This is my letter to you to say all of the things that I have wanted to say but struggle to let out. Because of you I am weaker and unable to speak my mind.
To my former partner,
I don't even know where to begin.
I am so heartbroken.
Every day I feel at a loss.
Where did it all go wrong.
Did it start off of false pretenses that we were dating.
Well I was dating.
You were doing you.
The last few months of my life have changed drastically.
I have opened my eyes to more than I can ever unsee.
It all started due to my cousin confiding in me that you were talking to other girls.
I didn't believe it to be true and decided to have a discussion with you.
The accusations and hostility that came with it was appaling.
I couldn't believe the way you were behaving. Almost 7 years together and i've never seen this side.
I chose to believe you and left the accusations up to jealousy and believe your words to be true like any good partner would do.
A part of me felt unresolved.
I started to glance at the lock screen on your phone.
I've seen at least 5 girls messaging you on the daily.
You barely fucking message me back how do you have time to speak with these women.
These women asking for money.
These women saying they can't wait to see you.
I stay reserved and step back until I have enough things to have another discussion.
I never thought I would ever look.
I looked at your bank statement.
Why are you sending these girls money. Why are you sending so much. So frequent. What are you getting out of this?
I keep it all inside until it rages out. I keep my calm while I discuss my concerns.
You admit to buying pictures after lying to me about sending money.
You have some bullshit story about who you sent flowers to.
You become so focused on me invading your privacy you fail to see that you lied to me.
Lied to me straight to my face.
You tell me to get it all out that if were still here in another month you can't deal with this.
How did your wrongdoings become my guilt to bear.
How is this my fault.
I did wrong and looked but I had a gut feeling on my side. It proved me right.
You said to me your not sure if it is cheating by sending and receiving pics. It's not cheating to pay for them.
I told you to me it is. I told you that porn is fine when you know the girls it is different to me.
Plus there are plenty of websites for free and me. WTF.
I wasn't clear how the conversation ended.
I was fine for a week.
Now I'm back at my lowest of low.
Feeling invisible.
Feeling unseen.
I feel your energy and moods shifting.
I get the courage to ask you why your not messaging me lately. I see your active on FB but can't even reply. You made an effort one day. The next was the same.
I get the courage to discuss our sex life.

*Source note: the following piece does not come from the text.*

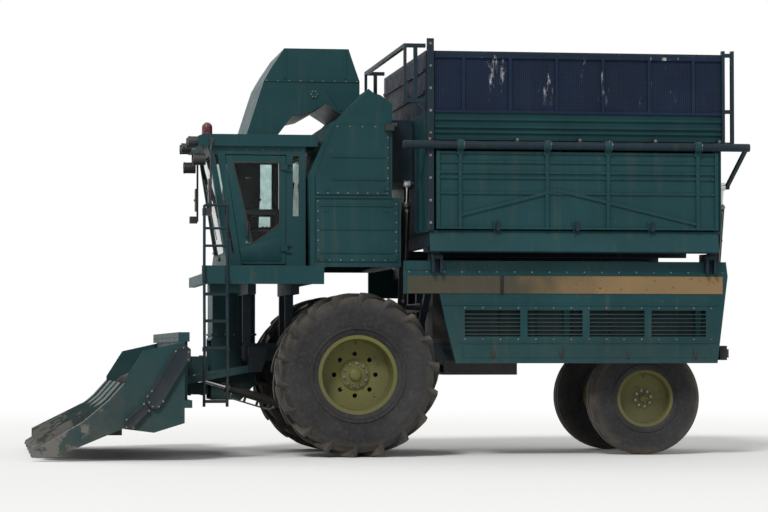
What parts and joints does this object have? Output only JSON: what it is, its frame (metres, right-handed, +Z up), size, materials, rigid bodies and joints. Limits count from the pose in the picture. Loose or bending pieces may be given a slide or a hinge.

I use to at least give you favors during the week maybe sex once during the week that hasn't happended you have been turning me down
I ask even though my gut knows
Your suprised by my question
You think it over and say it's no fun for you if your getting pleasured
when the fuck did that start to matter
I make sexual jokes to you all day long and reference wanting something more and you seem interested and then your not
I tell you I feel disconnected from you
You didn't even say anything
The last time we made love I didn't feel anything for you
I am too comfortably numb
I am putting on this act and this smile
I am drowing in my sorrows and despair trying to hold onto a relationship that isn't even there
I don't know what I want
What I need
I recently found out you logged into my computer and your account is still logged in
I found out by mistake no ill intention
you won't see it this way
curiousity and my crazy got the best of me
the insecurity you created that i honestly never had before
I seen recent messages again with women
with some of the same girls
recent ish cash apps with these girls
dating profile apps
messages about meeting up with some girls
going back years and years not recent at all
I thought I would be suprised
I don't know if I'm shocked or just complety over it
You can't have me and all of these other options
Am I good for your current pick
Because i'm a great mom
is that the only reason
I couldn't feel further from you
couldn't feel so disgusted
Where the fuck did the trust end
I would have never thought in million years this is you
who are you
who did i fall in love with
you narcassictic asshole
why have you chose to do this to me
why wouldn't you leave
obviously you have options go be with that bitch I don't want you
I've never given you reason to not trust me
I have been messaging someone
Since the first moment of distrust
would you even fucking care
I doubt it
I felt that if you were going to hurt me I wanted to hurt you
doing the act or the deed was not in me
I can't knowing i'm still attached even though your not
I have never been so fucking low in my life
I am so sad
devistated
heartbroken
I need to move on
How the fuck do you keep me holding on
Damn these kids that I care for so much
I am so fucking sad for them
They didn't deserve this
I didn't deserve this
I know I'm not perfect
distant at times
cold hearted at times
my love has never been questioned can i say the same for you
I am so fucking sad and low
I need to choose what path i'm going on
I think I need to be on my own.
-thoughts from a broken woman
Thank you
God bless the websites or pens and papers with which we can write out pain and thus release it. The intense suffering in this letter it seems has been the
experience of nearly every human and many other beings on the planet.
God breaks all our hearts to refashion them with more detachment.
Thank you for sharing this powerful piece.